August 4, 2008

Post Note

The Ungrateful post has been updated. I tacked on a Manny post that I was set to post this morning -- before I got pissed off and wrote something else.

4 comments:

Jack Marshall said...

There was an op-ed article in the Washington Post this Sunday by an Alaskan, who wrote touchingly about everything Ted Stevens had done for the state, and why even the fact that he is now indicted (and almost certainly accepted bribes, not to mention all of his other slimy dealings), Alaskans would always owe him a debt of gratitude. I immediately thought of Manny Ramirez and the sentiment on JOS. It seems to me one can be completely grateful and appreciative of past deeds by an individual while deploring, condemning, and being critical of more recent conduct that is harmful. Then the question becomes, is there ANY conduct that justifies erasing the earned gratitude for past deeds? I'm not certain whether the JOS position is 1) no, 2) yes, but quitting on one's team in a pennant race isn't it, or 3) quitting on the team WOULD be justification, but we won't believe that's what happened.

Frankly, I'm not sure of my own answer. I will say that the Ted Stevens essay bothered me, but I've always hated the guy, so I'm biased. Emotionally rather than rationally, I can say that right now, I am not favorably disposed to Manny Ramirez as a Red Sox fan. If the Sox win without him, I'll probably feel differently.

Bruce B said...

Interesting analogy and question, Jack.

I'd go with 2.5, I think (somewhere between 2 and 3) -- I think he did far, far less to sully his past than did, say, Pete Rose. (Or Ted Stevens.)

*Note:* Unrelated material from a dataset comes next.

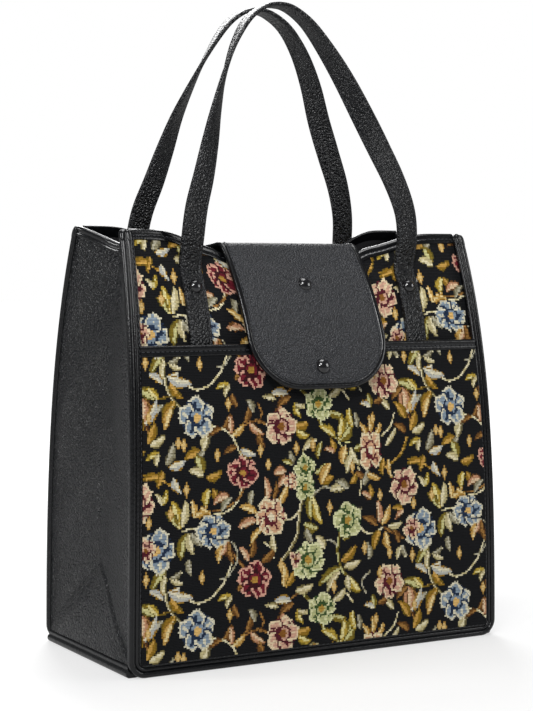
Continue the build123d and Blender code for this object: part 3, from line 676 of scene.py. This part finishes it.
cloth("pocket_cloth", inner_width, pocket_y, pocket_rim, CLOTH_EDGE, POCKET_TOP, 1.3, -1,
      1.6, (12, 12), "pocket_panel")
cloth("front_cloth", inner_width, front_y, lambda x: front_rim(x) - 3, CLOTH_EDGE, 347.0,
      1.45, -1, 1.8, (12, 12), "front_panel", coarse_below=238)
cloth("back_cloth", inner_width, back_y, lambda x: back_rim(x) - 3.5, CLOTH_EDGE, 352.0,
      1.55, 1, 1.8, (40, 12), "back_panel")

# ------------------------------------------------------------------ lining
# Plain black twill glued to the inside of the walls, gussets and bottom board.
LINING, tree, shader, here = new_material("black_cotton_twill", 0.85, "#17171a")
rows_of_twill = add_node(tree, "ShaderNodeTexWave", [("Vector", here)], bands_direction="DIAGONAL",
                         Scale=260.0)
add_node(tree, "ShaderNodeBump", [("Height", rows_of_twill.outputs["Fac"])],
         [("Normal", shader.inputs["Normal"])], Strength=0.5, Distance=0.2 * MM)
# Painted shade: the twill's colour is darker in the low bands of its weave than on the raised ones,
# following its bump
twill_groove_shading = add_node(tree, "ShaderNodeValToRGB", [("Fac", rows_of_twill.outputs["Fac"])],
                      [("Color", shader.inputs["Base Color"])])
twill_groove_shading.color_ramp.elements[0].color = linear("#0f0f11")
twill_groove_shading.color_ramp.elements[1].color = linear("#232327")

for name, depth_at, rim, inward in (("front", front_y, front_rim, 1), ("back", back_y, back_rim, -1)):
    side = np.linspace(-1, 1, 61)[:, None]
    part = np.linspace(0, 1, 61)[None, :]
    z = 12 + part * (rim(side * 160) - 1.5 - 12)
    x = side * (half_width(z) - 11.2)
    y = depth_at(x, z) + inward * 2.0
    points = np.stack([x * -inward, y + inward * 0.7, z], axis=2)
    piece = soft_sheet(name + "_lining_cloth", points[::-1], 0.6)
    finish_piece(piece, LINING, "bag", "lining_cloth", "lining_" + name)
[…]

Manny hit a point, as he had before, where he was very unhappy. This time, depending on which side you believe, he behaved in a manner that the front office couldn't live with, he behaved in a manner that his teammates couldn't live with, the front office decided they could do without him and demonized him to get the fans on their side, and/or Scott Boras deliberately goaded him to be so unpleasant and un-keepable that the Sox would trade him and not exercise their options.

The truth is probably a little bit of all of these. He'd had these times before when he was down on the team, but this time, for these reasons, the situation was unsalvageable. I don't think his behavior was, by itself, something the team couldn't have lived with if the team could have gotten him out of his funk. Blame on both sides.

I take your point that there could be behavior that would cloud his past contributions -- but I don't think he did so.

andy said...

I love Manny for all that he gave us. I hate him for being outspoken at the end and ruing the relationship with the organization to where they traded him away. He may be right he may be wrong only time will tell but why couldn't he just shut up and play and let us keep him close? That is why I would call him a selfish prick. I will hardly ever speak ill of him again and never for a reason other then that.

Kyle said...

My only question remains...if Ortiz was still on the DL and lost for the season, would the Sox have still traded Manny??

Hmm...it begs are BIG question now with reports that Ortiz's wrist is still not 100%.

A question that will never be answered but one that must be considered.